After the 30-share Sensex and the broader Nifty reacts wildly to TDP’s (Telugu Desam Party) exit from the NDA bumping 332 points on Friday, experts and analysts say that the stock markets could see further volatility in the near-term especially due to politics. In a recent interview to FE Online, Anshul Mishra, Equity Fund Manager of Union Asset Management Company said that FY 19 is likely to remain a volatile year for the stock markets on the back of political uncertainty in H2 FY19 given important state elections, and approaching general election in 2019. Hence, with many state elections due in the second half, we may see increasing volatility.
“Market’s in my view had more or less factored in TDP’s exit from the NDA after its Ministers’ exit from the Union Cabinet and the vociferous disruption of the ongoing session by its MPs of both the Houses of Parliament. BJP’s shock defeat in the UP by polls and the prospect of SP and BSP forming an alliance in 2019 polls and it’s likely adverse impact on BJP’s tally from UP in 2019 is what has got the market concerned,” Ajay Bodke, CEO & Chief Portfolio Manager PMS Prabhudas Lilladher told FE Online.

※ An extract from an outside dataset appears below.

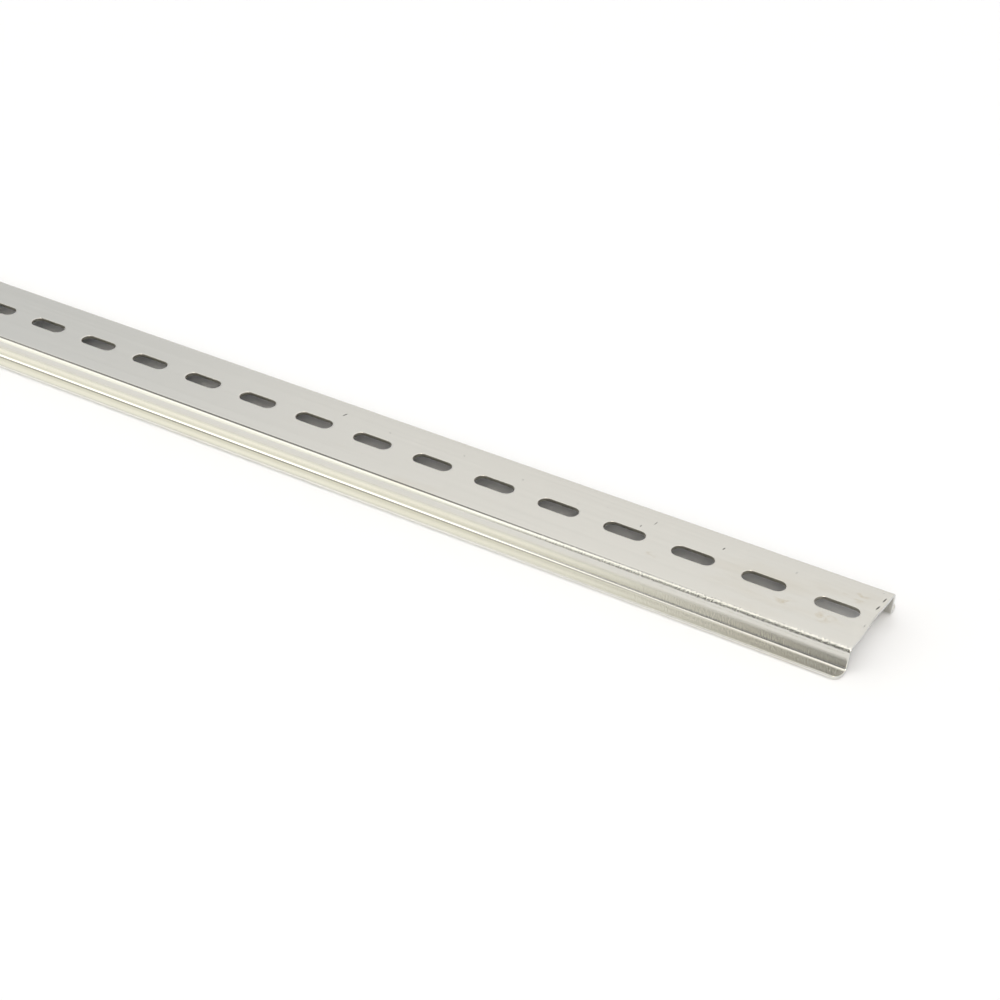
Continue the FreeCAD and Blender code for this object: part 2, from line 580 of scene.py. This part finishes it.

Taking stock of NDA’s exit, Bodke said that it will be crucial for the BJP to trounce Congress in the upcoming State elections in Karnataka and more importantly overcome anti-incumbancy and retain power in MP, Chattisgarh and Rajasthan. “Indian markets now face twin challenges- a rampaging Trump trying to wage a trade war with US’ trading partners and it’s disruptive fallout on global trade as well as political issues weighing on the Indian domestic front,” Ajay Bodke said adding that the downside tough looks limited in Indian equities due to a likely strong rebound in corporate earnings over the next 2 quarters and easing of global oil prices providing a relief on the macro front.
Anshul Mishra of Union AMC said that apart from the political uncertainty back home, the rising global risk free rate could also weigh on the stock markets. “US 10-year government bond yield is at ~2.9%, and domestic yields have also inched up. This has been on the back on inflationary expectations,” he said.